Energy demand for transport rose by 8.3pc from 2020, with an increase in car use following the removal of pandemic restrictions.
Following a brief reduction at the beginning of the pandemic, Ireland’s energy-related emissions increased by 5.4pc in 2021.
That’s according to a report published today (5 September) by the Sustainable Energy Authority of Ireland (SEAI), detailing Ireland’s energy use for last year.
It follows a similar recent report from the Environmental Protection Agency, which said Ireland’s greenhouse gas emissions increased by nearly 5pc last year and rose above pre-Covid levels.
Ireland has committed to reaching a 51pc reduction in emissions by 2030 under the Climate Action Plan. The country has also committed to reducing emissions by 4.8pc per year from 2021 to 2025 under the first carbon budget.
However, the SEAI report reveals that energy-related emissions are now back at the same level as in 2019, after a temporary reduction due to Covid-19 lockdowns.
An increase in car use following the removal of Covid restrictions was said to be a significant contributor to the increase in emissions for 2021. Energy demand for transport rose by 8.3pc from 2020.
Ireland’s renewable energy share remained unchanged since 2020, at 13.6pc. This was attributed to increased demand for energy and poor delivery of new renewable capacity. In addition, a low wind year in 2021 resulted in more people relying on coal and oil to heat their homes, adding to emissions levels.

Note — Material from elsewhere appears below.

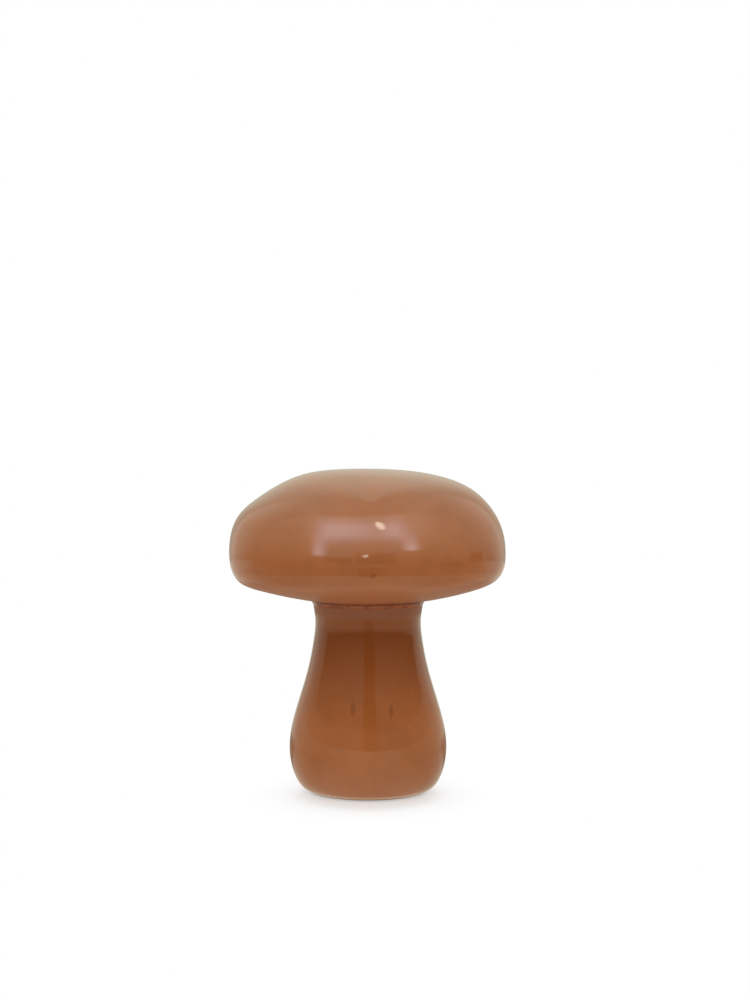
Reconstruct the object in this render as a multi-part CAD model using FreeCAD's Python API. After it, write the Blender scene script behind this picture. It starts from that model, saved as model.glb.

Margie McCarthy, director of research and policy insights with SEAI, said that the data shows Ireland’s emissions are “trending in the complete opposite direction of where we need to be”.
She said that the fact Ireland has used a “disproportionate amount” of its carbon budget in 2021 will result “in future years being even more challenging”. She added that the early data from 2022 did not augur well for the reversal of this trend.
Recent European estimates indicated that Ireland saw one of the highest increases in greenhouse gas emissions in the EU in the first quarter of this year.
“We need to accelerate the deployment of renewable energy technologies to levels as yet unseen here in Ireland. Importantly, we also need to drastically increase sustainable energy practices to curtail demand across all sectors of the economy,” McCarthy said.
“Current energy security and costs are bringing this front of mind for homes and businesses across the country. Reducing our use of energy and making the transition to renewable energy technologies are essential in our collective response to this, and ultimately to deliver our national climate action goals.”
Not all of the report was negative, however. Last year was the first ever year that Ireland’s indigenous production of renewables was higher than its indigenous production of natural gas. Most (91.5pc) of the country’s renewable energy is indigenous.
There was also a significant rise in electric vehicles on Irish roads, SEAI said. Meanwhile, more than 11,000 homes received Government grants for home energy upgrades, which contributed to a 4pc reduction of energy demand in that sector.